Ten slotte was er de voordracht van Thijs Lijster, hij gebruikte zijn recent verschenen boek “De grote vlucht inwaarts”. Daarbij noemde hij “de grote sprong voorwaarts” van Mao Ze Tung om de discrepantie tussen het utopisch denken of het denken in totaliteit en het afkeren van de grote buiten-wereld (de vlucht inwaarts) mee aan te geven en waarop we geen controle kunnen uitoefenen. De vlucht inwaarts, of de verinnerlijking noemde hij de “ikeaficatie” van de samenleving met de focus op de “gezellige huiskamer” in de publieke ruimte, dit resulteert in een afwachtende houding en een weinig betrokken zijn bij zijn omgeving . Verder is er binnen de verinnerlijking een belangrijke plaats voor het individuele spiritualisme.

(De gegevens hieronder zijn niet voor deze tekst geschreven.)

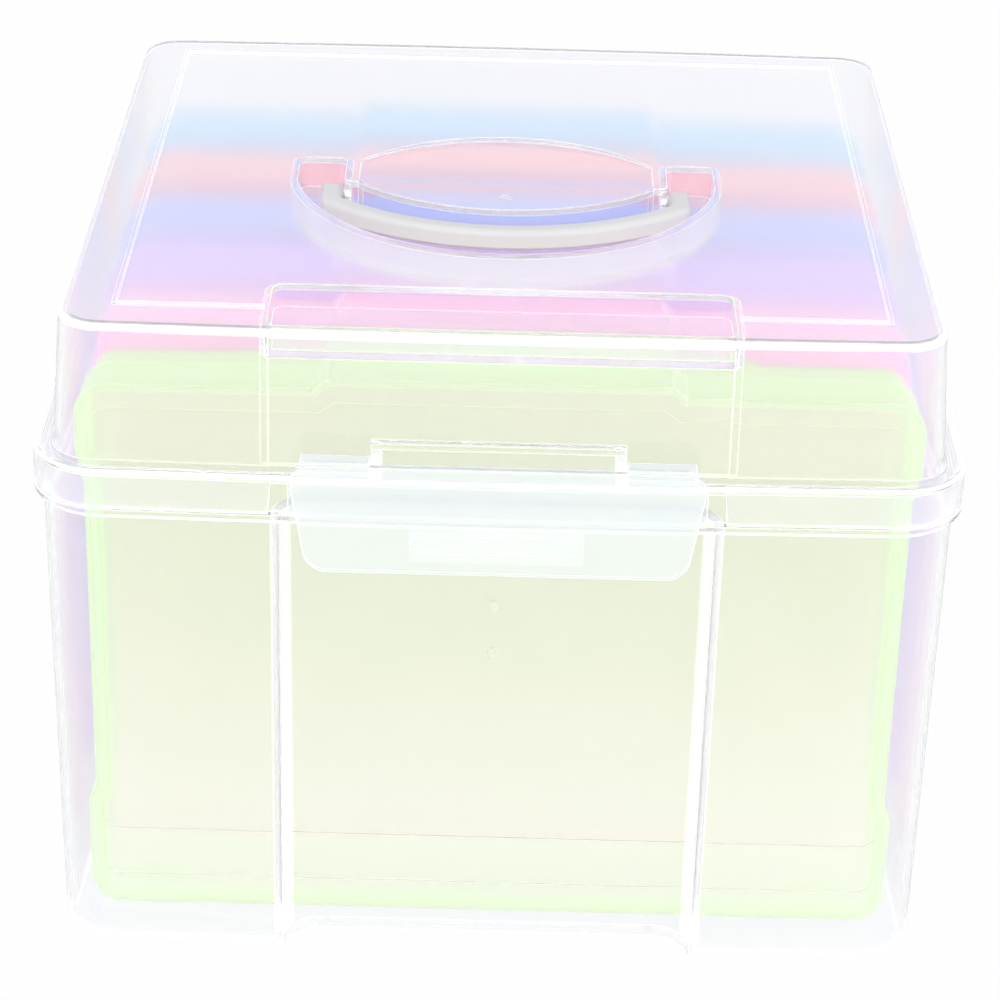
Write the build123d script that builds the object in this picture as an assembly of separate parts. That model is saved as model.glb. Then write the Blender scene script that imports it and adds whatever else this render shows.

Het tweede deel dat hij omschrijft als verstarring, gaat Lijster in op de transformatie van geschiedenis in natuur waarbij de sheets van Margaret Tatcher met de uitspraak “there is no alternative” en de “evolutie van de mens tot barcode” worden getoond. Het derde gedeelte van zijn voordracht noemt hij “sterke verhalen” en refereert daarbij aan René Boomkens die aangeeft dat we sterke verhalen moeten vertellen om uit de claustrofobische binnenwereld te treden, waarbij de sheets “Rutte met een olifant als een stomp midden in zijn gezicht met de tekst zelfredzaamheid” en “een beter milieu begint bij jezelf” natuurlijk een persiflage zijn op de sterke verhalen. De laatste sheet toont het kunstwerk “socle du monde” van Piero Manzoni, dat in deze lezing waarschijnlijk refereert aan het verlaten van de binnenwereld (de grote vlucht inwaarts).
Ter afsluiting was er een geanimeerde paneldiscussie, ingeleid door een vraag van Herman Simissen. Daarna de vragen uit de zaal. De panelleden gingen zo op in hun discussie dat het maar goed was dat er maar één microfoon was; ze konden niet wachten tot ze het woord kregen. De discussie liep dan ook flink uit in de tijd, maar niet uit de hand.
Elly de Ruiter, Zutphen.
Bedankt voor de samenvatting, die bracht deze inspirerende dag weer levendig tot herinnering. Ik hoop dat er nog veel van zulke mooie dagen zullen volgen, complimenten voor de organisatoren!